Health Care Power of Attorney
A health care power of attorney is effective only when the principal cannot make health care decisions for himself or herself. A health care power of attorney may become effective and remain effective only for a short duration. People who are intoxicated, in a comatose state, delirious, severely depressed, or possess another form of impairment may be deemed to lack the capacity to make health care decisions on his or her behalf.
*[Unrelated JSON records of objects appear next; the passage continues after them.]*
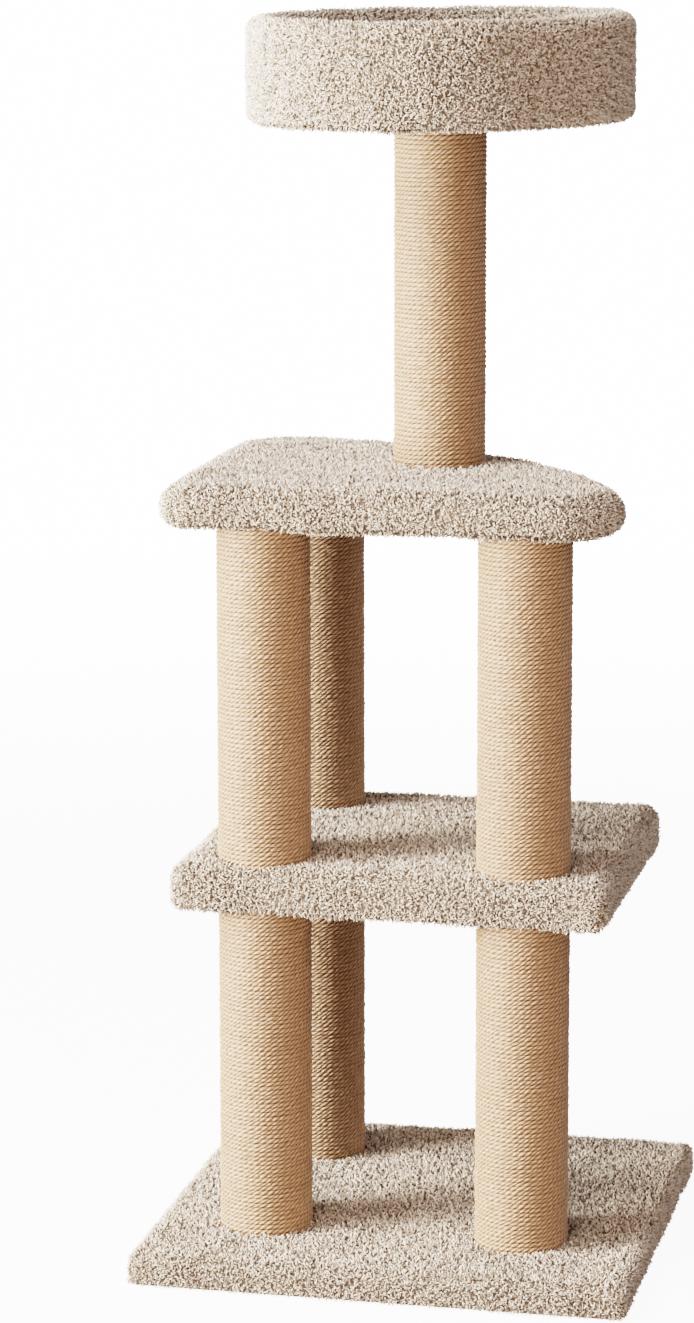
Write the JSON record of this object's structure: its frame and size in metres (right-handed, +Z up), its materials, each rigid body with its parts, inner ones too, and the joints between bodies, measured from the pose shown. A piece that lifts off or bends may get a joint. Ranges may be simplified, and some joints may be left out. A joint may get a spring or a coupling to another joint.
{
  "type": "cat tree",
  "caption": "Tall cat tree: square carpeted base, rectangular carpeted shelf, fan-shaped carpeted perch and round carpeted bed on sisal-wrapped posts.",
  "frame": {"origin": "centre of the base's underside, on the floor", "axes": "+Z up, +X to the right, front towards -Y"},
  "size_m": [0.558, 0.541, 1.3779],
  "materials": {
    "carpet": "cut pile carpet of twisted oatmeal yarn, soft and matte",
    "sisal": "natural three-strand twisted sisal rope, tightly wound, matte with a faint straw sheen",
    "cardboard": "spiral-wound cardboard tube",
    "plywood": "raw sanded plywood",
    "steel": "zinc-plated steel"
  },
  "bodies": {
    "root": {"base_carpet": "carpet", "base_board": "plywood", "mid_carpet": "carpet", "mid_underside_carpet": "carpet", "mid_board": "plywood", "top_carpet": "carpet", "top_underside_carpet": "carpet", "top_board": "plywood", "bed_wrap_carpet": "carpet", "bed_floor_carpet": "carpet", "bed_underside_carpet": "carpet", "bed_hoop": "plywood", "bed_floor_board": "plywood", "base_bolts": "steel", "mid_studs": "steel", "top_bolts": "steel", "bed_post_bolts": "steel", "bolt_washers": "steel", "tee_nuts": "steel", "hoop_screws": "steel", "base_staples": "steel", "rope_staples": "steel", "lower_front_left_rope": "sisal", "lower_front_left_core": "cardboard", "lower_front_left_foot_plug": "plywood", "lower_front_left_head_plug": "plywood", "lower_front_right_rope": "sisal", "lower_front_right_core": "cardboard", "lower_front_right_foot_plug": "plywood", "lower_front_right_head_plug": "plywood", "lower_rear_left_rope": "sisal", "lower_rear_left_core": "cardboard", "lower_rear_left_foot_plug": "plywood", "lower_rear_left_head_plug": "plywood", "upper_front_left_rope": "sisal", "upper_front_left_core": "cardboard", "upper_front_left_foot_plug": "plywood", "upper_front_left_head_plug": "plywood", "upper_front_right_rope": "sisal", "upper_front_right_core": "cardboard", "upper_front_right_foot_plug": "plywood", "upper_front_right_head_plug": "plywood", "upper_rear_left_rope": "sisal", "upper_rear_left_core": "cardboard", "upper_rear_left_foot_plug": "plywood", "upper_rear_left_head_plug": "plywood", "bed_post_rope": "sisal", "bed_post_core": "cardboard", "bed_post_foot_plug": "plywood", "bed_post_head_plug": "plywood"}
  },
  "joints": []
}
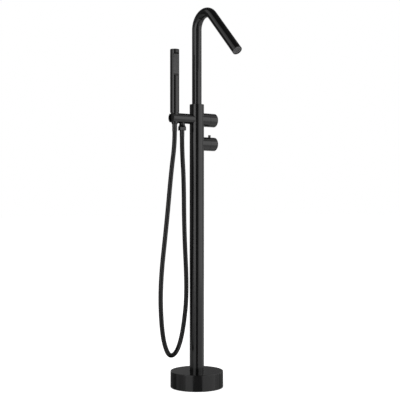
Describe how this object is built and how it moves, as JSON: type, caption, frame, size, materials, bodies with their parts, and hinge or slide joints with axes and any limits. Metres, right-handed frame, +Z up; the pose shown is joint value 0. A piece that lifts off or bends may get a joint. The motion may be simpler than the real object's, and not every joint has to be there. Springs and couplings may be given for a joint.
{
  "type": "floor standing bath filler",
  "caption": "Floor standing bath filler: column on a round base, swivel spout, flow and temperature controls on one side, and an arm holding a stick handset on a hose.",
  "frame": {"origin": "centre of the round base at the floor, which is also the centre of the floor bolt circle", "axes": "+Z up along the column, +X along the two control axes, -X along the handset arm, -Y to the front, where the spout points at rest"},
  "size_m": [0.2461, 0.2924, 1.1716],
  "materials": {
    "black_coat": "semi-matte black powder coat",
    "black_plastic": "moulded black plastic, fine matte",
    "hose_cover": "smooth black hose cover, satin",
    "black_silicone": "soft black silicone",
    "seal_rubber": "black sealing rubber",
    "bare_brass": "turned brass, not coated",
    "copper_pipe": "drawn copper pipe",
    "stainless": "stainless steel, machined",
    "pale_polymer": "natural moulded acetal",
    "aerator_grey": "light grey moulded plastic mesh"
  },
  "bodies": {
    "stand": {"base_cover": "black_coat", "base_seal": "seal_rubber", "floor_flange": "stainless", "flange_seal": "seal_rubber", "column_tube": "black_coat", "column_screws": "stainless", "column_cap": "black_coat", "swivel_bush": "pale_polymer", "spout_screw": "stainless", "hot_supply_pipe": "copper_pipe", "cold_supply_pipe": "copper_pipe", "valve_body": "bare_brass", "thermostat_cartridge": "pale_polymer", "flow_cartridge": "pale_polymer", "cartridge_nuts": "bare_brass", "stop_ring": "pale_polymer", "upper_sleeve": "black_coat", "lower_sleeve": "black_coat", "arm_nipple": "bare_brass", "handset_arm": "black_coat", "holder_bush": "black_plastic", "outlet_nipple": "black_coat", "check_valve": "pale_polymer", "hose_washer": "seal_rubber", "hose_hex_nut": "black_coat", "outlet_ferrule": "black_coat", "hose": "hose_cover"},
    "spout": {"spout_tube": "black_coat", "spout_nipple": "bare_brass", "spout_orings": "seal_rubber", "aerator_housing": "black_coat", "aerator_insert": "aerator_grey"},
    "flow_control": {"flow_handle": "black_coat", "flow_spindle": "bare_brass", "flow_handle_screw": "stainless"},
    "temperature_control": {"temperature_handle": "black_coat", "temperature_spindle": "bare_brass", "temperature_handle_screw": "stainless", "button_spring": "stainless"},
    "override_button": {"safety_button": "black_coat"},
    "hose_end": {"handset_ferrule": "black_coat"},
    "handset": {"handset_body": "black_coat", "handset_cap": "black_coat", "spray_plate": "black_plastic", "nozzle_mat": "black_silicone", "water_tube": "pale_polymer", "handset_nipple": "bare_brass", "hose_cone_nut": "black_coat", "filter_washer": "pale_polymer"}
  },
  "joints": [
    {"name": "spout_swivel", "type": "hinge", "parent": "stand", "child": "spout", "pos_m": [0, 0, 0.87], "axis": [0, 0, 1], "continuous": true},
    {"name": "flow_turn", "type": "hinge", "parent": "stand", "child": "flow_control", "pos_m": [0.05, 0, 0.831], "axis": [1, 0, 0], "range_deg": [-90, 90]},
    {"name": "temperature_turn", "type": "hinge", "parent": "stand", "child": "temperature_control", "pos_m": [0.05, 0, 0.756], "axis": [1, 0, 0], "range_deg": [-150, 40]},
    {"name": "safety_press", "type": "slide", "parent": "temperature_control", "child": "override_button", "axis": [0, 0, -1], "range_m": [0, 0.0025], "stiffness_N_per_m": 300, "springref_m": -0.003, "deforming": ["button_spring"]},
    {"name": "handset_lift", "type": "slide", "parent": "stand", "child": "hose_end", "axis": [0, 0, 1], "range_m": [0, 0.058]},
    {"name": "handset_turn", "type": "hinge", "parent": "hose_end", "child": "handset", "pos_m": [-0.0843, 0, 0.83], "axis": [0, 0, 1], "continuous": true}
  ]
}
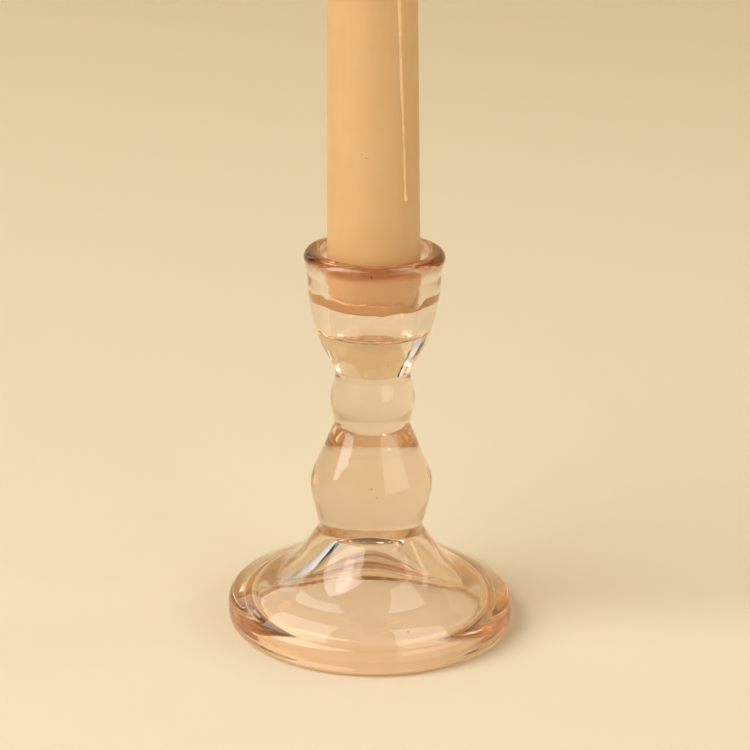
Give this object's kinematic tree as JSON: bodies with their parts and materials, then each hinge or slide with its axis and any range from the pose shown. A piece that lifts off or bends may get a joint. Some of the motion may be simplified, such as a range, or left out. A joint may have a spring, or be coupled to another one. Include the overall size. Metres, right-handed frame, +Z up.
{
  "type": "glass candlestick",
  "caption": "Short turned-profile candlestick in tinted pressed glass, with a broad hollow foot, baluster and knop stem and a tapered socket that holds a dinner candle.",
  "frame": {"origin": "centre of the foot's resting ring, on the surface the candlestick stands on", "axes": "+Z up along the glass's axis of rotation, towards the socket; -Y towards the camera; the candle leans 1 degree towards -X"},
  "size_m": [0.07, 0.07, 0.2186],
  "materials": {
    "blush_glass": "clear pressed glass with a pale blush tint, fire polished",
    "pale_wax": "paraffin wax, pale cream, satin",
    "peach_wax": "overdipped paraffin wax, peach, matte with a soft sheen",
    "cotton_wick": "braided cotton, charred above the wax",
    "drip_wax": "run of pale wax, smooth",
    "soft_wax": "wax pressed against the glass"
  },
  "bodies": {
    "holder": {"glass_candlestick": "blush_glass"},
    "candle": {"candle_core": "pale_wax", "candle_overdip": "peach_wax", "wick": "cotton_wick", "wax_drip": "drip_wax", "foot_wax": "soft_wax"}
  },
  "joints": [
    {"name": "candle_lift", "type": "slide", "parent": "holder", "child": "candle", "axis": [0, 0, 1], "range_m": [0, 0.05]}
  ]
}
No Health Care Power of Attorney If a person is unable to make health care decisions and does not have a health care power of attorney, Ohio directs that the consent of a patient’s natural or court-appointed guardian be obtained. If there is no guardian, the decision regarding medical treatment is determined by next of kin. The order of priority is the spouse, majority of adult children, parents, majority of adult siblings, or other nearest relative.
Living Will
A living will should not be confused with a last will and testament; these are two completely different documents. The purpose of a living will is to document your wish that life-sustaining treatment, including artificially or technologically supplied nutrition and hydration, be withheld or withdrawn if you are unable to make informed medical decisions AND are in a terminal condition or in a permanently unconscious state. Unlike the health care power of attorney, the living will requires a second prong to be met in order to become effective – terminal condition or permanent unconsciousness – but what does that mean?
- Permanently Unconscious State means an irreversible condition in which the patient is permanently unaware of himself or herself and surroundings. At least two physicians must examine the patient and agree that the patient has totally lost higher brain function and is unable to suffer or feel pain.
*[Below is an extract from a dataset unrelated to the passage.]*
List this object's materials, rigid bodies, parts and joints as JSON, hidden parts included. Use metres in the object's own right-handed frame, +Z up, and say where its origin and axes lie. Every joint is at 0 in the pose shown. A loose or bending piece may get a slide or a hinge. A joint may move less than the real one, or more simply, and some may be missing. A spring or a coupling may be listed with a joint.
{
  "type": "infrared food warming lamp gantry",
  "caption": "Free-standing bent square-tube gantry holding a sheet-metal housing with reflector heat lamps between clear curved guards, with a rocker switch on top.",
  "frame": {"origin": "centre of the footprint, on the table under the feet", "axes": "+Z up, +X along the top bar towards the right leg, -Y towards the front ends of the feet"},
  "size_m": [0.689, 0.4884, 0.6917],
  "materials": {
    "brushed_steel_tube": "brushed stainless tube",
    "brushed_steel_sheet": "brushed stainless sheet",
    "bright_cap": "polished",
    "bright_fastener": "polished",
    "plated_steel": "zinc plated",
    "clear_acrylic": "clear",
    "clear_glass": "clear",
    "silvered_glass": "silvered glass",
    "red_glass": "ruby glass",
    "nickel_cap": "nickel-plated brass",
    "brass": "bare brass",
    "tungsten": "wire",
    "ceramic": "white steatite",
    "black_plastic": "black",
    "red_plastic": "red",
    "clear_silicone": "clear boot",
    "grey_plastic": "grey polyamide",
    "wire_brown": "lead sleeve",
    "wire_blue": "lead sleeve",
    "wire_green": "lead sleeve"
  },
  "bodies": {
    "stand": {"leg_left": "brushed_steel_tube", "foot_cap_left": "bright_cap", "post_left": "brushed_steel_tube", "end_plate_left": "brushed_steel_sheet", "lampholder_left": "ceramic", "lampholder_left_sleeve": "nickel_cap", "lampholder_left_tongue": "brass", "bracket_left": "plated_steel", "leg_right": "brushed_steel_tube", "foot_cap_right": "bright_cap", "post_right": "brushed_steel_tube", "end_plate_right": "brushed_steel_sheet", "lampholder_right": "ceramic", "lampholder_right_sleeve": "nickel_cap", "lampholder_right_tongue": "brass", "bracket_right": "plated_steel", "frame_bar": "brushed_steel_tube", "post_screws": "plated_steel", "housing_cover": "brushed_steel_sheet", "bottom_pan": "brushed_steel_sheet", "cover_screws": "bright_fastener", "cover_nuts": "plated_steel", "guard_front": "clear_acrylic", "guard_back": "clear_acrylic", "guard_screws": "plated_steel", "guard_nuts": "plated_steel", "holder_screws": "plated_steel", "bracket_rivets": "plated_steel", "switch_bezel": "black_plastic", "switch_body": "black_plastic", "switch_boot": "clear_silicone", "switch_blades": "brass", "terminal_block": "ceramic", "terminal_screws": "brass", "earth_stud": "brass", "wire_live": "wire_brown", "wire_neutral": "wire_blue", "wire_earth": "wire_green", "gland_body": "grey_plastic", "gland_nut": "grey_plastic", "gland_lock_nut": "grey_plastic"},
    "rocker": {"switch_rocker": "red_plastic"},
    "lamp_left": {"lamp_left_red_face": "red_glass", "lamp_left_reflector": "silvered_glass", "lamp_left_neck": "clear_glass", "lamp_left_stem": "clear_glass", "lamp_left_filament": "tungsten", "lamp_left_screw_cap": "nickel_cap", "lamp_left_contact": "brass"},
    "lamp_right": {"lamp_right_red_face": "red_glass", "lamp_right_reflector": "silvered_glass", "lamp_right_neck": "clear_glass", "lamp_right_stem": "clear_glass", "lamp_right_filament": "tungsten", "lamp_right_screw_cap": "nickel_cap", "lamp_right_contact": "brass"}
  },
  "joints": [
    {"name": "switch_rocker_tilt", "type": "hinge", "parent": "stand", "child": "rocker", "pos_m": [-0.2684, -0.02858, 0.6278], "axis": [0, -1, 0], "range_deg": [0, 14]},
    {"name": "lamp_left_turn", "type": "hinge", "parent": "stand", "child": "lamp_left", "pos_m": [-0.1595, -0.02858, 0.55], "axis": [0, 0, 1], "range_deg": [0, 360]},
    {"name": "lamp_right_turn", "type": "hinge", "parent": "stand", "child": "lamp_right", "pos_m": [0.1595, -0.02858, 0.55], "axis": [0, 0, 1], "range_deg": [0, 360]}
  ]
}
- Terminal Condition means an irreversible, incurable and untreatable condition caused by disease, illness or injury from which, to a reasonable degree of medical certainty as determined in accordance with reasonable medical standards by a declarant’s attending physician and one other physician who has examined the declarant, both of the following apply: (1) there can be no recovery and (2) death is likely to occur within a relatively short time if life-sustaining treatment is not administered.
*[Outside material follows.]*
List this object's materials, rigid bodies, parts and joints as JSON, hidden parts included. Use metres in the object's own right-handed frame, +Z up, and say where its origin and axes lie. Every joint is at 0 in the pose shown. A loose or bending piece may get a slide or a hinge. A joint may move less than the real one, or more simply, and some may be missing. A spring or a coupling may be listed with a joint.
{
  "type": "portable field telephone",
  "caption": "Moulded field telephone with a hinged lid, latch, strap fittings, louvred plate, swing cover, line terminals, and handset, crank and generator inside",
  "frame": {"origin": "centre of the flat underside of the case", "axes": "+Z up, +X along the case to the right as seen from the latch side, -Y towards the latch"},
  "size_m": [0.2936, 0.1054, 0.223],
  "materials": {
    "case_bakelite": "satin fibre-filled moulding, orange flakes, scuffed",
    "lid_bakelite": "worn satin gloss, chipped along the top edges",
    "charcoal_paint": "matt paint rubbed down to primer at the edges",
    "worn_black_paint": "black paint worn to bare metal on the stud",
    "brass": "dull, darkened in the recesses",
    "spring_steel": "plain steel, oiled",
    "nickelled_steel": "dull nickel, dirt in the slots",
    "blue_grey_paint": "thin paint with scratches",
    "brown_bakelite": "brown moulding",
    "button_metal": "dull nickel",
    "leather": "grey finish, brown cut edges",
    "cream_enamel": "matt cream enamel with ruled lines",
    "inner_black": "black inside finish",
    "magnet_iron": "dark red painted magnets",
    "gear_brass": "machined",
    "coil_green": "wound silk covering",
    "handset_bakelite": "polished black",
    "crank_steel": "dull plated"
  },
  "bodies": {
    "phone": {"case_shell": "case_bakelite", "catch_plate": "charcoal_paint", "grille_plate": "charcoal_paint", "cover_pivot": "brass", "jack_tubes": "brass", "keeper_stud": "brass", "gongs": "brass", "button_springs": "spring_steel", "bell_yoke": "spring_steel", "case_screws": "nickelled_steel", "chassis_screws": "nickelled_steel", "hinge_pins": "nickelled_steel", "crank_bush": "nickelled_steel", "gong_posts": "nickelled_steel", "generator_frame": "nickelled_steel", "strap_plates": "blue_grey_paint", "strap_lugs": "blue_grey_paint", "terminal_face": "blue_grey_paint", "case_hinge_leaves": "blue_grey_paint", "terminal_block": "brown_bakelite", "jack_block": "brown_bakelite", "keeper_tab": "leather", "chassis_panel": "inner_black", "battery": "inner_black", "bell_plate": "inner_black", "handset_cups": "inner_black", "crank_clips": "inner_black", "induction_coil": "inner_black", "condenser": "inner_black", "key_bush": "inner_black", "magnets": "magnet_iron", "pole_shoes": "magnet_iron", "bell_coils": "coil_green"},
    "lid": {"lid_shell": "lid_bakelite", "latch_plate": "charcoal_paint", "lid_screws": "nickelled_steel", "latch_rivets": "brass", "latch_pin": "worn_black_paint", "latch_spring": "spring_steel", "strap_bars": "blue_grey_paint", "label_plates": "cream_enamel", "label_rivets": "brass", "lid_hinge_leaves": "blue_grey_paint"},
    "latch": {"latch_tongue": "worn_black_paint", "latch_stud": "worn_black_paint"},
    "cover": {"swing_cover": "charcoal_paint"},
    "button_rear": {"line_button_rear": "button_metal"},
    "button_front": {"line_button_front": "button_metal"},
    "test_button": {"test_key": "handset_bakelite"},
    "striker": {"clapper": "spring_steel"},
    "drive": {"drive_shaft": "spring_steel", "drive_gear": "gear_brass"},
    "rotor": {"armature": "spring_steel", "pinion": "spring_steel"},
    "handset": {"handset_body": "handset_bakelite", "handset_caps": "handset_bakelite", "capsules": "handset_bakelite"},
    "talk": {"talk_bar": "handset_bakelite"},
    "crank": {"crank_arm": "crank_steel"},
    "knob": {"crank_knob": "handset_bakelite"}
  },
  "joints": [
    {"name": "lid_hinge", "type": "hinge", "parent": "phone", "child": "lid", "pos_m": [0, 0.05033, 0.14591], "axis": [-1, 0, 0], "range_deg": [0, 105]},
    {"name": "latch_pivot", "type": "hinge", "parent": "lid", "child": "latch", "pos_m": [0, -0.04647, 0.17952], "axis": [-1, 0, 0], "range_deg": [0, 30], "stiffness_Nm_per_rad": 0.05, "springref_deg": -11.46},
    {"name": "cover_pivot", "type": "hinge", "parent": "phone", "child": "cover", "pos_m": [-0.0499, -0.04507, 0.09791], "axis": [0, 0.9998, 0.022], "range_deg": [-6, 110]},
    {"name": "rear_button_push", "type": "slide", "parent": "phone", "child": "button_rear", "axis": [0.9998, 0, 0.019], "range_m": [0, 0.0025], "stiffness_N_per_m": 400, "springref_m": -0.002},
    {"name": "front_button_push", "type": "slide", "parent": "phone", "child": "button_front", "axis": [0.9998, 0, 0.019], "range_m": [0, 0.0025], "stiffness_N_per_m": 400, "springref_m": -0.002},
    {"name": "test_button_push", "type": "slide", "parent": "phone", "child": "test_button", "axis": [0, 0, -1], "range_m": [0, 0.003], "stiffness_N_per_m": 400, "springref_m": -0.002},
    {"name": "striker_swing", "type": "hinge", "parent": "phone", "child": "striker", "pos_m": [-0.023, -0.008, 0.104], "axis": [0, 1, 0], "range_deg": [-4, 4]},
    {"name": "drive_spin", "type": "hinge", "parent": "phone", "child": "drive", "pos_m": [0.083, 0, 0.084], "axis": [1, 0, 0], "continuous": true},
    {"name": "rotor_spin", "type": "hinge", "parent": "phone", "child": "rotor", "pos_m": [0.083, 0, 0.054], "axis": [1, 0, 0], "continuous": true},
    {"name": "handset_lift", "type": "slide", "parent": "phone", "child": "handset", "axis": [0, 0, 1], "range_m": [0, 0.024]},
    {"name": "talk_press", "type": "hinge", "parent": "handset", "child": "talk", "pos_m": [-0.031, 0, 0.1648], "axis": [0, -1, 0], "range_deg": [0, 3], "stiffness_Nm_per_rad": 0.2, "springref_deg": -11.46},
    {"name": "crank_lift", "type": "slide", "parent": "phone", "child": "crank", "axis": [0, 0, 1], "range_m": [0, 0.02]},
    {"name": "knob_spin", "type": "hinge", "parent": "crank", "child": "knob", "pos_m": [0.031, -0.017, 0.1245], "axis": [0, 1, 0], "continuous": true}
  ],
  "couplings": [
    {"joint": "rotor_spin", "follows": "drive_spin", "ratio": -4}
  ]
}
If all of the above conditions have been met, this document directs the principal’s physician to let him or her die naturally, providing the principal only with comfort care. The living will is more narrow in scope than a health care power of attorney. When both a living will and a health care power of attorney are both duly executed, a living will takes precedence over the health care power of attorney.
No Living Will and No Healthcare Power of Attorney If a person is unable to make healthcare decisions and s/he is terminally ill or permanently unconscious, the attending physician must seek an order from the county probate court in order to determine whether to withdraw food or liquids. The court will order withdrawal of food or liquids only if one of the following is clearly shown: (a) you had previously stated that is what you want; or (b) this is the decision you would have made, based on your lifestyle and character. If an individual is in the final stages of a terminal illness, next of kin may consent to the withdrawal of artificially supplied food or hydration without a court order.
Obligatory Disclaimer: Nothing contained in this post constitutes legal advice. Nothing herein should be construed as or relied upon as legal advice. Everyone’s situation is different. Consult an experienced attorney, financial advisor, or tax expert before making any decisions.